# New from Michigan



## RusticWildFire (Jul 6, 2008)

Welcome to the forum! Congrats on the new horse 

I love to trail ride as well. It's so relaxing..


----------



## Jehanzeb (Nov 2, 2008)

As I just came to work (lets say just woke up!), so I guess now is the time to welcome you.

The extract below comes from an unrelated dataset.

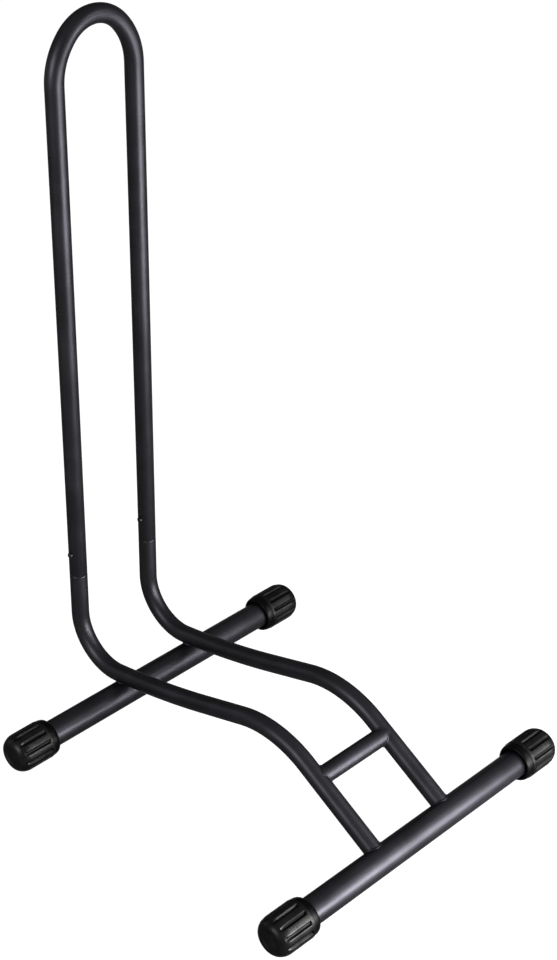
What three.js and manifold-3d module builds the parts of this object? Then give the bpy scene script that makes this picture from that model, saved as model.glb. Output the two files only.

A very warm welcome to this forum and hope you enjoy your stay here.

Regards


----------



## Painted Ride (Jun 30, 2008)

glad you are here!!!!! have fun posting!


----------



## Vidaloco (Sep 14, 2007)

Welcome and yeeha on the new horse!


----------



## TaMMa89 (Apr 12, 2008)

Hello and welcome. I hope you'll get on well here


----------



## Joshie (Aug 26, 2008)

Welcome. I love Michigan. My in-laws retired to Holland. We haven't been back since my MIL died. I love Tulip Time. My husband has talked about moving up to MI, close to the lake. What type of horse do you have?


----------



## XxXequinegrlXxX (May 24, 2008)

Congrats on the horse ! and welcome and have fun posting =]


----------



## kickshaw (May 7, 2008)

welcome to the HF!


----------



## Angel_Leaguer (Jun 13, 2008)

welcome and happy posting!!!


----------



## buckaroo2010 (Nov 7, 2007)

Welcome to the Horse Forum!


----------